WRITTEN INSTRUCTION
Stop after the line with "const UNIT = 0.612;": repeat exactly every line before it, beginning with the first, and that line itself.

★ ★ ★ ★ ★

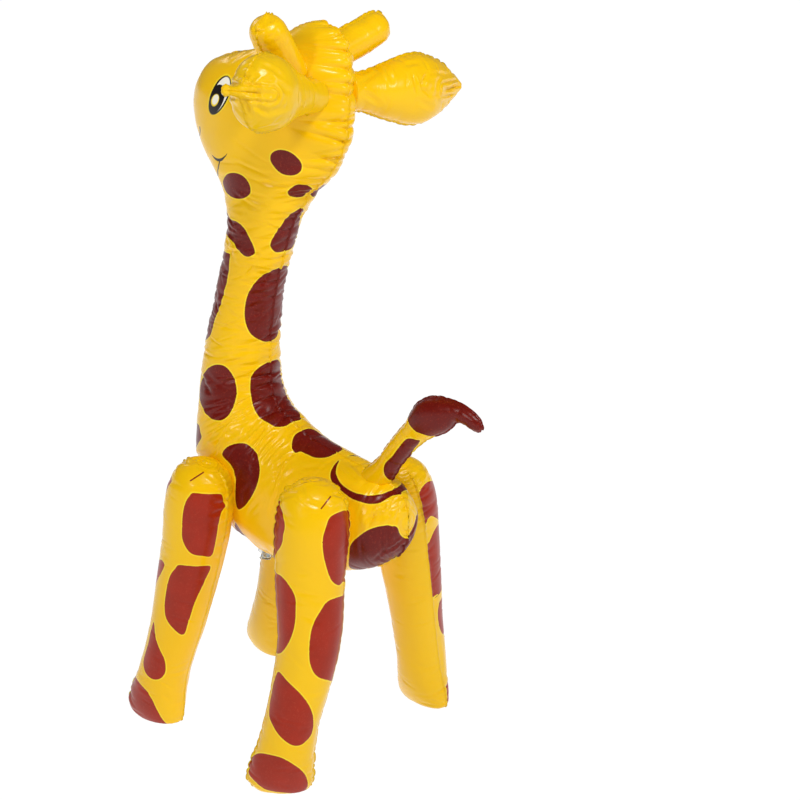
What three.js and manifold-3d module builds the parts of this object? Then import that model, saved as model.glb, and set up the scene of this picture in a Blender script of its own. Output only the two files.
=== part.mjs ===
import * as THREE from "three";
import { mergeVertices } from "three/addons/utils/BufferGeometryUtils.js";
import Module from "manifold-3d";

// An inflatable giraffe, standing on four legs. It faces -Y, its left side is +X, and +Z is up.
// The form is drawn in units of about a thousandth of its height; UNIT turns them into millimetres.
const UNIT = 0.612;

// Gap between pieces that are welded together
const GAP = 0.3;

const YELLOW = 0xf7c612;
const CLEAR = 0xdfe8ea;

const wasm = await Module();
wasm.setup();

// Curves through hand-placed stations

function smoothRows(rows, steps) {
  const first = rows[0].map((v, k) => 2 * v - rows[1][k]);
  const before = rows[rows.length - 2];
  const last = rows[rows.length - 1].map((v, k) => 2 * v - before[k]);
  const all = [first, ...rows, last];
  const out = [];
  for (let i = 1; i < all.length - 2; i++) {
    for (let s = 0; s < steps; s++) {
      const t = s / steps;
      out.push(
        rows[0].map((_, k) => {
          const [p, q, r, w] = [all[i - 1][k], all[i][k], all[i + 1][k], all[i + 2][k]];
          const square = (2 * p - 5 * q + 4 * r - w) * t * t;
          const cube = (3 * q - p - 3 * r + w) * t * t * t;
          return 0.5 * (2 * q + (r - p) * t + square + cube);
        }),
      );
    }
  }
  out.push(rows[rows.length - 1]);
  return out;
}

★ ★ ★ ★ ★

SOLUTION BELOW
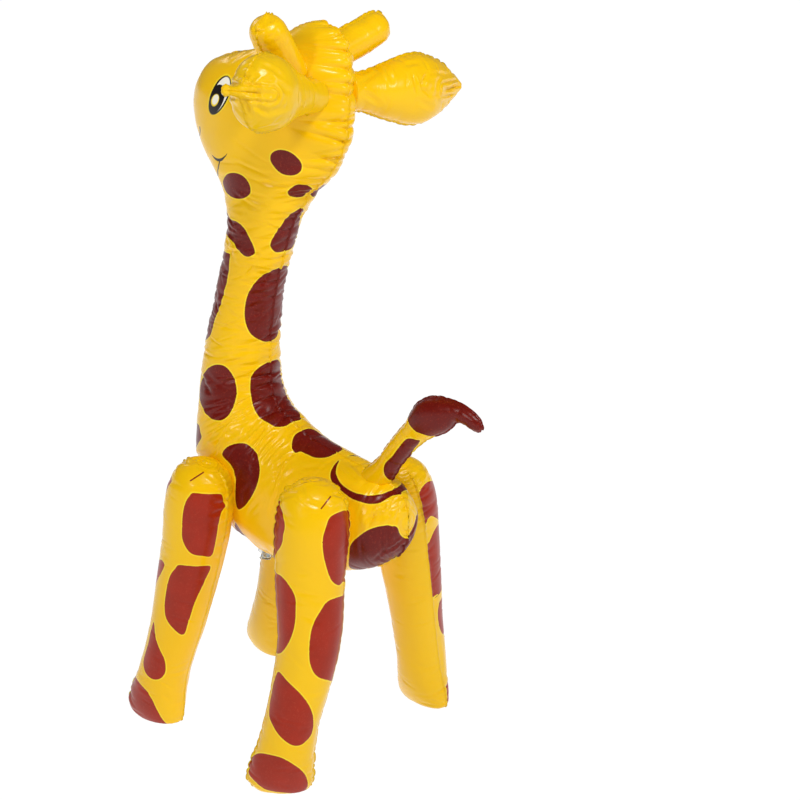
What three.js and manifold-3d module builds the parts of this object? Then import that model, saved as model.glb, and set up the scene of this picture in a Blender script of its own. Output only the two files.
=== part.mjs ===
import * as THREE from "three";
import { mergeVertices } from "three/addons/utils/BufferGeometryUtils.js";
import Module from "manifold-3d";

// An inflatable giraffe, standing on four legs. It faces -Y, its left side is +X, and +Z is up.
// The form is drawn in units of about a thousandth of its height; UNIT turns them into millimetres.
const UNIT = 0.612;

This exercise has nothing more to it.